The result contains individual-level differences (intervention − baseline) for mu_earnings. Averaging over all observations gives the overall ATE.

ite = effect.posterior_predictive["mu_earnings"]
ate = ite.mean(dim="mu_earnings_dim_0")

Overall ATE#

fig, ax = plt.subplots(figsize=(8, 4))

pp_ate = ate.to_numpy().flatten()
ax.hist(pp_ate, bins=30, color="C0")
ax.axvline(
    pp_ate.mean(),
    color="red",
    linestyle="--",
    linewidth=2,
    label=f"Mean: {pp_ate.mean():.2f}",
)
ax.axvline(0, color="gray", linestyle=":")
ax.set(xlabel="ATE ($k)", ylabel="Frequency")
ax.legend()
fig.suptitle("Overall Average Treatment Effect", fontweight="bold");

The posterior mean is positive, indicating that the training program increased earnings on average.

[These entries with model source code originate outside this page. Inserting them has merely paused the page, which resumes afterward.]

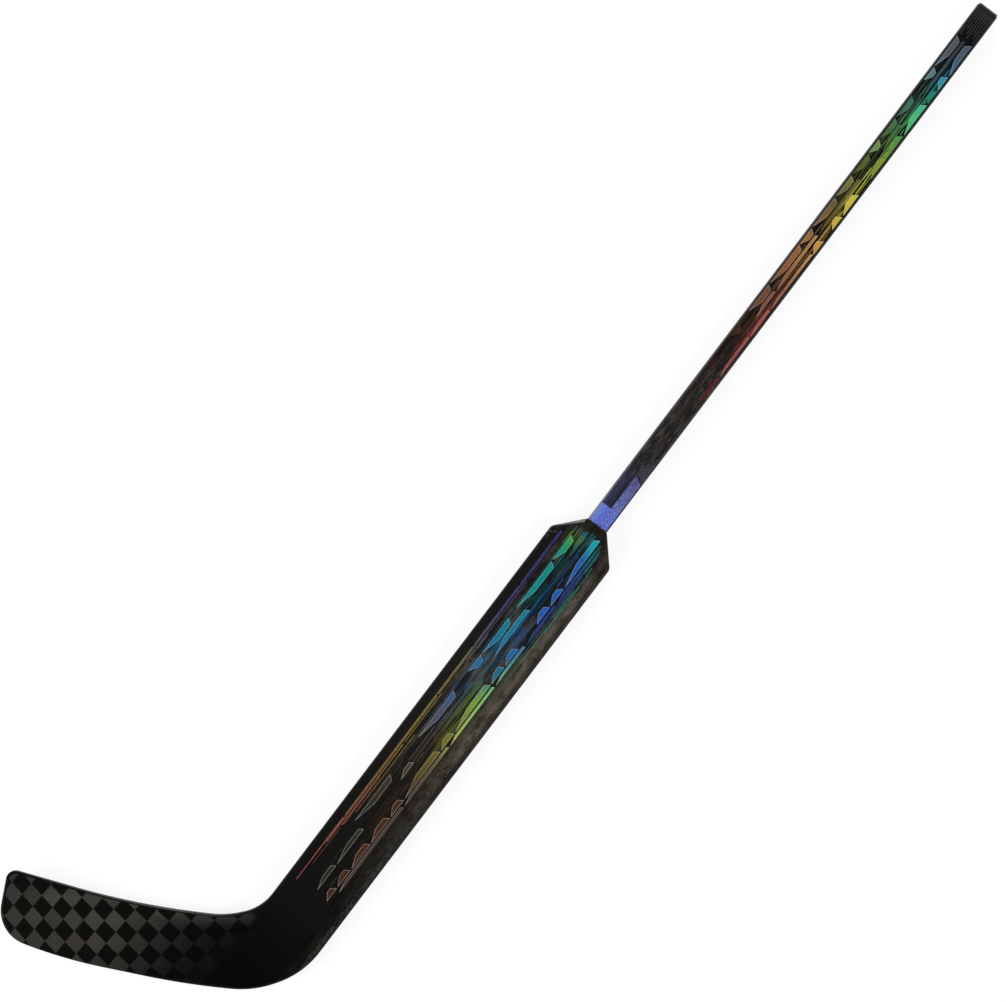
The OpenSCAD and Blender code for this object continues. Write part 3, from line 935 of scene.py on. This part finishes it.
def shaft_tube():
    """The tube and its tenon, with a bed for the film in its front and back."""
    def outer(cut=0, notch=0):
        return rounded_rect(SHAFT_W, SHAFT_T, SHAFT_R - cut, cut, (SHAFT_FILM_HIGH.y, notch))

    def bore(grow=0):
        cut = TUBE_WALL - grow
        return rounded_rect(SHAFT_W, SHAFT_T, SHAFT_R - cut, cut)

    film_low, film_high = SHAFT_FILM_LOW.x, SHAFT_FILM_HIGH.x
    bm = bmesh.new()
    loft(bm, [
        (TENON_X, bore()), (TENON_X, outer(TENON_STEP + END_BEVEL)),
        (TENON_X + END_BEVEL, outer(TENON_STEP)), (NECK_X, outer(TENON_STEP)),
        (NECK_X, outer()), (film_low, outer()), (film_low, outer(notch=FILM_T)),
        (film_high, outer(notch=FILM_T)), (film_high, outer()),
        (BUTT_X - END_BEVEL, outer()), (BUTT_X, outer(END_BEVEL)),
        (BUTT_X, bore(END_BEVEL)), (BUTT_X - END_BEVEL, bore()),
    ], closed=True)
    make_piece("shaft_shell", bm, SHAFT_LAMINATE, ["shaft_tube"])


def neck_bead():
    """A concave fillet of adhesive from the paddle's end face onto the shaft."""
    thin_w, thin_t, thin_r = SHAFT_W + 0.1 * MM, SHAFT_T + 0.1 * MM, 1.2 * MM
    foot_w, foot_t = BEAD_HIGH.y - BEAD_LOW.y, BEAD_HIGH.z - BEAD_LOW.z
    shaft = rounded_rect(SHAFT_W, SHAFT_T, SHAFT_R)
    sections = [(NECK_X, shaft)]
    for a in quarter_turn(8):
        left = 1 - sin(a)
        sections.append((NECK_X + (BEAD_X - NECK_X) * (1 - cos(a)), rounded_rect(
            thin_w + (foot_w - thin_w) * left, thin_t + (foot_t - thin_t) * left,
            thin_r + (SHAFT_R - thin_r) * (1 - left),
        )))
    bm = bmesh.new()
    loft(bm, sections + [(BEAD_X, shaft)], closed=True)
    make_piece("neck_fillet", bm, adhesive(), ["neck_bead"])


def end_plug():
    """A moulded plug: a flange with a soft rim, and a finned hollow spigot."""
    flange_w = PLUG_HIGH.y - PLUG_LOW.y
    flange_t = PLUG_HIGH.z - PLUG_LOW.z
    inset = (SHAFT_W - flange_w) / 2
    bore_w = SHAFT_W - 2 * (TUBE_WALL + BOND)
    bore_t = SHAFT_T - 2 * (TUBE_WALL + BOND)
    bore_r = SHAFT_R - TUBE_WALL
    rim, fin_chamfer = 0.7 * MM, 0.25 * MM

    def flange(cut):
        return rounded_rect(flange_w, flange_t, SHAFT_R - inset - cut / 2, cut)

    def fin(cut=0.0):
        return rounded_rect(bore_w, bore_t, bore_r, cut)

    def cavity(cut):
        return rounded_rect(bore_w, bore_t, bore_r / 2, FIN_H + SPIGOT_WALL + cut)

    sections = [
        (PLUG_HIGH.x - rim * (1 - cos(a)), flange(rim * (1 - sin(a))))
        for a in quarter_turn(6)
    ]
    sections += [(BUTT_X, flange(0)), (BUTT_X, fin(FIN_H))]
    pitch = (BUTT_X - PLUG_LOW.x - FIN_START) / FIN_COUNT
    for k in range(FIN_COUNT):
        front = BUTT_X - FIN_START - k * pitch
        back = front - FIN_T
        sections += [
            (front, fin(FIN_H)), (front, fin(fin_chamfer)), (front - fin_chamfer, fin()),
            (back + 2 * fin_chamfer, fin()), (back, fin(3 * fin_chamfer)), (back, fin(FIN_H)),
        ]
    sections += [
        (PLUG_LOW.x + 1.5 * MM, fin(FIN_H)), (PLUG_LOW.x, fin(FIN_H + 0.5 * MM)),
        (PLUG_LOW.x, cavity(0)), (BUTT_X - PLUG_FLOOR, cavity(0.4 * MM)),
    ]
    bm = bmesh.new()
    loft(bm, sections)
    make_piece("plug_moulding", bm, rubber(), ["end_plug"], "end_plug")


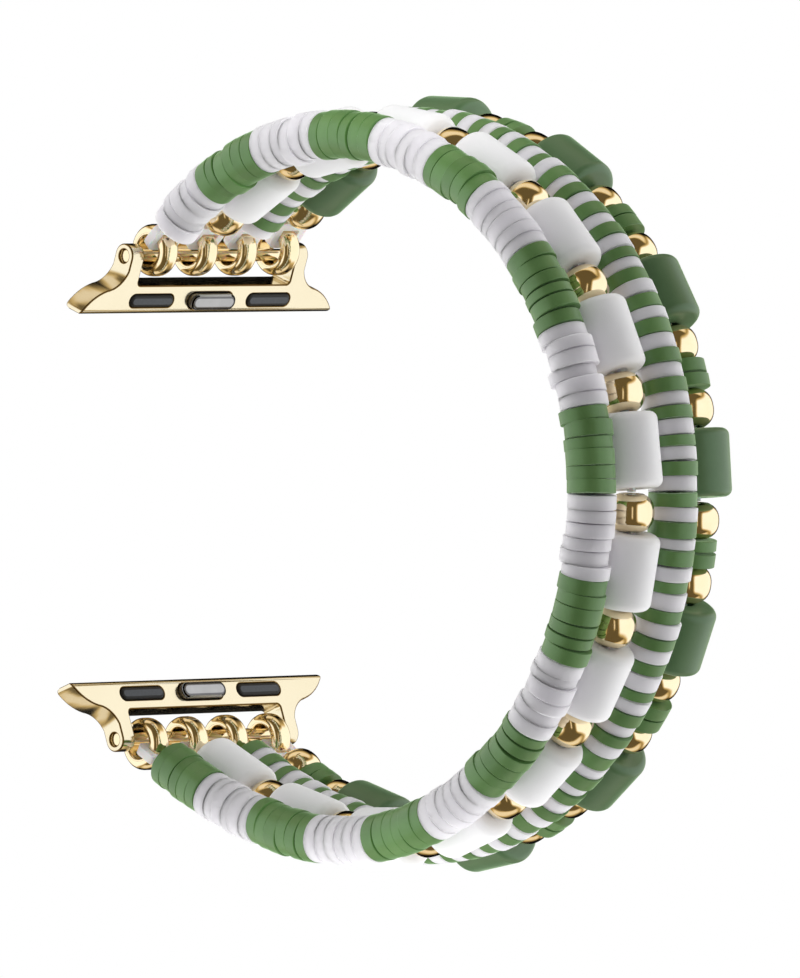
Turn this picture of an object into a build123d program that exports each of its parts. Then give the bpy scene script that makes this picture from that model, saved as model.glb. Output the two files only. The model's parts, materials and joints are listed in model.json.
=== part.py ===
from build123d import *
import os
from math import atan, atan2, cos, hypot, radians, sin

# A watch band of four beaded elastic strands between two slide-in adapters.
# X points to the closed side of the loop, Z is up, and Y runs across the strands.
# The origin is the middle of the upper adapter's nose. The loop's own centre is found from it.

# Loop, seen along Y, with the crossbars' places as shares of its radius
loop_radius = 28.0
stripe_strand_rise = 0.25
block_strand_inset_share = 0.0785714
block_strand_shift = 0.90
loop_arc_angle = 102.0
upper_bar_shares = (-0.7642857, 0.6535714)
lower_bar_shares = (-0.8035714, -0.7321429)
upper_pull_angle = 45.0
lower_pull_angle = -40.0

# Clearances
strand_gap = 0.05
flex_gap = 0.15
bar_fit = 0.04
pad_fit = 0.02
button_fit = 0.06
loop_fit = 0.08
end_play = 0.10
cut_overrun = 1.0

# Clay discs
disc_radius = 1.95
disc_thickness = 0.98
disc_play = 0.04
barrel_play = 0.02
disc_sides = 8
disc_groups_per_half = 10
spacing_rounds = 5

# White and green barrels
white_barrel_radius = 2.45
white_barrel_length = 5.92
green_barrel_radius = 2.80
green_barrel_length = 5.38
barrel_edge = 0.45
barrel_sides = 12

# Gold spacer beads
gold_radius = 1.875
gold_length = 2.60
gold_edge = 0.50
gold_edge_along = 0.75
gold_sides = 8

# Bores and elastic cord
bore_radius = 0.50
barrel_bore_radius = 0.75
bore_sides = 4
cord_radius = 0.35
cord_sides = 6

# Rings threaded on the crossbars
ring_outer_radius = 2.15
ring_inner_radius = 1.20
ring_width = 1.70
ring_edge = 0.35
ring_lift = 0.65
ring_sides = 20

# Crossbars
bar_radius = 0.50
bar_recess = 0.25

# Adapter plates
rail_length = 28.4
plate_thickness = 2.00
nose_drop = 4.70
window_drop = 2.20
ear_width = 1.35
ear_side_gap = 0.07
shoulder_drop = 1.00
adapter_tilt = 20.0
tip_round = 0.25
wing_root_out = 1.80
wing_root_rise = 2.10
wing_bulge = 0.33
wing_hollow = 0.36
window_round = 0.35
nose_round = 0.55
corner_reach = 0.05

# Grip pads and lock button, both on the skin side
pad_length = 4.80
pad_height = 1.05
pad_depth = 0.60
pad_proud = 0.15
pad_spacing = 6.55
pad_rise = 1.20
button_length = 4.85
button_height = 1.30
button_proud = 0.55
button_travel = 0.45
button_lip = 0.50
button_foot_margin = 0.20
button_foot_thickness = 0.35
button_edge = 0.12


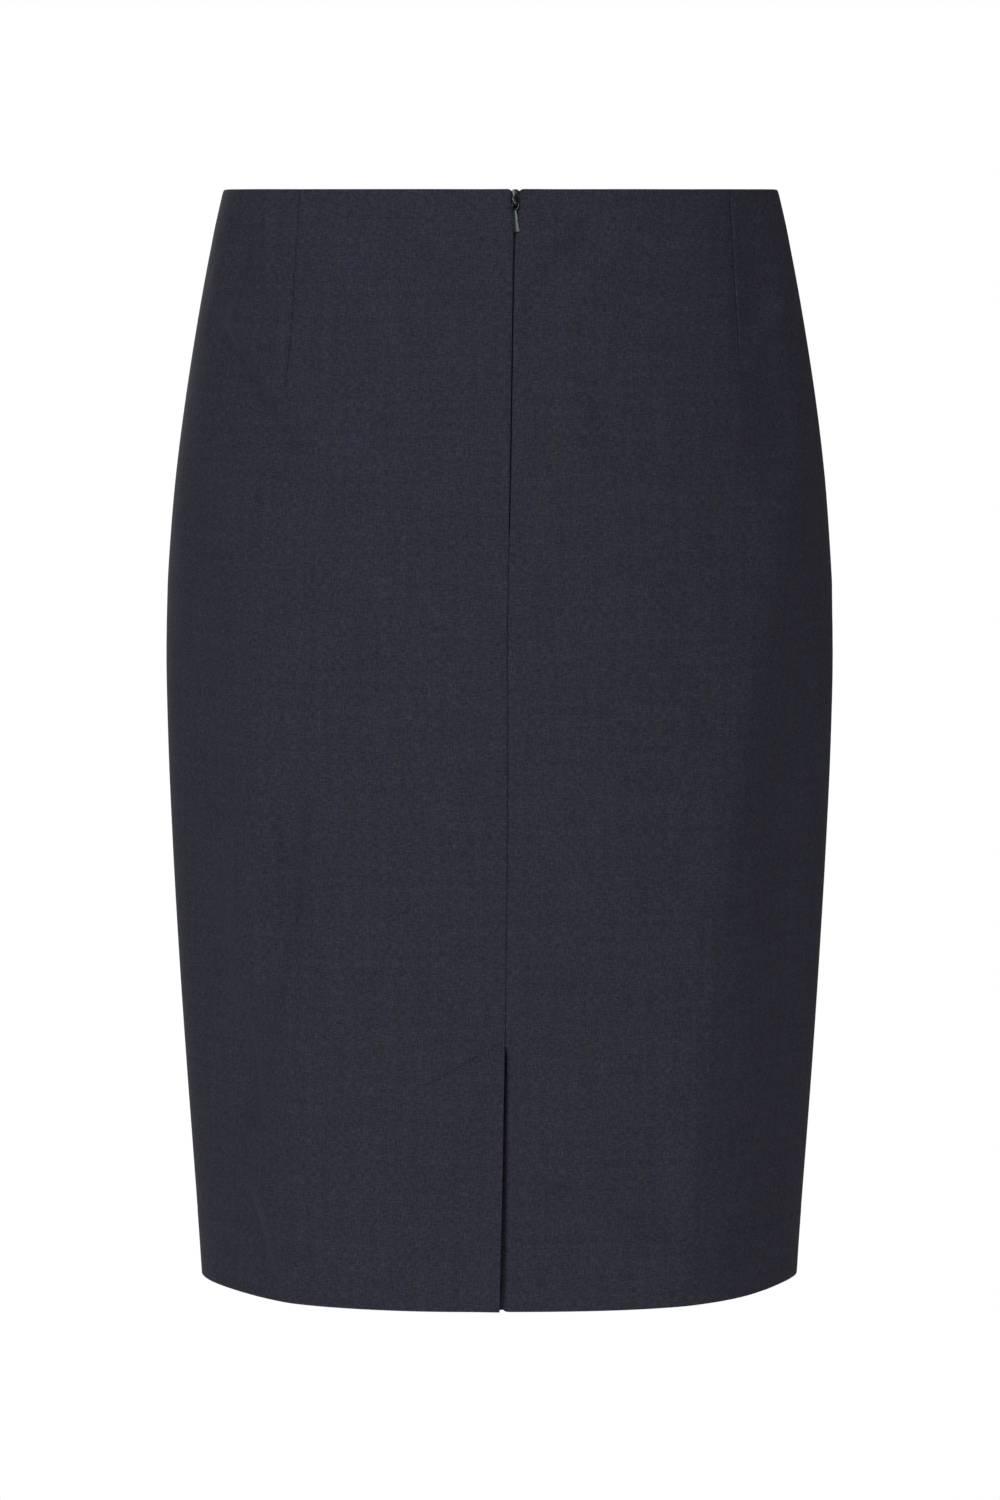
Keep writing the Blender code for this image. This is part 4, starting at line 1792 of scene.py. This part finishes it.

The interval is wide and includes zero, reflecting the small sample size, high variance of individual earnings, and imbalanced treatment groups.

Subgroup CATEs#

Because the model includes a treatment x nodegree interaction, the individual-level treatment effects vary by subgroup. We partition the observations and average each subset.

nodegree_mask = np.asarray(df["nodegree"] == 1)

cate_no_degree = ite.isel(mu_earnings_dim_0=nodegree_mask).mean(dim="mu_earnings_dim_0")
cate_degree = ite.isel(mu_earnings_dim_0=~nodegree_mask).mean(dim="mu_earnings_dim_0")

fig, axes = plt.subplots(1, 2, figsize=(12, 4), layout="constrained")

for i, (ax, draws, label) in enumerate(zip(
    axes,
    [cate_no_degree, cate_degree],
    ["No Degree (nodegree = 1)", "Degree (nodegree = 0)"],
    strict=True,
)):
    pp = draws.to_numpy().flatten()
    ax.hist(pp, bins=30, color=f"C{i}")
    mean = pp.mean()
    ax.axvline(
        mean, color="red", linestyle="--", linewidth=2,
        label=f"Mean: {mean:.2f}",
    )
    ax.axvline(0, color="gray", linestyle=":")
    ax.set_title(label)
    ax.set_xlabel("CATE ($k)")
    ax.set_ylabel("Frequency")
    ax.legend()

fig.suptitle(
    "Conditional Average Treatment Effects by Education",
    fontsize=18,
    fontweight="bold",
    y=1.1,
);

fig, ax = plt.subplots(figsize=(8, 4))

labels = []
for i, (draws, label) in enumerate(
    zip(
        [ate, cate_no_degree, cate_degree],
        ["Overall ATE", "CATE: No Degree", "CATE: Degree"],
        strict=True,
    ),
):
    pp = draws.to_numpy().flatten()
    mean = pp.mean()
    hdi = azs.hdi(pp)
    ax.errorbar(
        mean,
        i,
        xerr=[[mean - hdi[0]], [hdi[1] - mean]],
        fmt="o",
        capsize=5,
        color=f"C{i}",
        markersize=8,
    )
    labels.append(label)
ax.set_yticks(range(len(labels)))
ax.set_yticklabels(labels)
ax.axvline(0, color="gray", linestyle=":")
ax.set_xlabel("Treatment Effect ($k)")
ax.set_title("Treatment Effect Comparison", fontweight="bold");

The plot compares the overall ATE with subgroup CATEs. This decomposition is a direct consequence of the interaction term; the same estimate_effect call produces both through post-processing. For this linear model, the subgroup CATEs could also be read directly from the coefficients, but the workflow shown here generalizes to models where the treatment effect has no closed-form expression.

All three intervals include zero, so the data do not provide strong evidence that the program increased earnings for either subgroup. The degree-holder CATE has a larger point estimate than the no-degree CATE, but its interval is also wider, in part because there are fewer degree holders in the treated group. The two CATEs overlap substantially, meaning the data do not support a confident claim of treatment effect heterogeneity by education level.

The subgroup CATEs are determined by the interaction structure in the model, not discovered from the data nonparametrically. A richer model with additional interactions or flexible components could reveal different patterns of heterogeneity.

References#

Dehejia, R. and Wahba, S. (1999). Causal Effects in Non-Experimental Studies: Reevaluating the Evaluation of Training Programs. Journal of the American Statistical Association, 94(448), 1053–1062.
Dehejia, R. and Wahba, S. (2002). Propensity Score Matching Methods for Non-Experimental Causal Studies. Review of Economics and Statistics, 84(1), 151–161.
Lalonde, R. (1986). Evaluating the Econometric Evaluations of Training Programs. American Economic Review, 76(4), 604–620.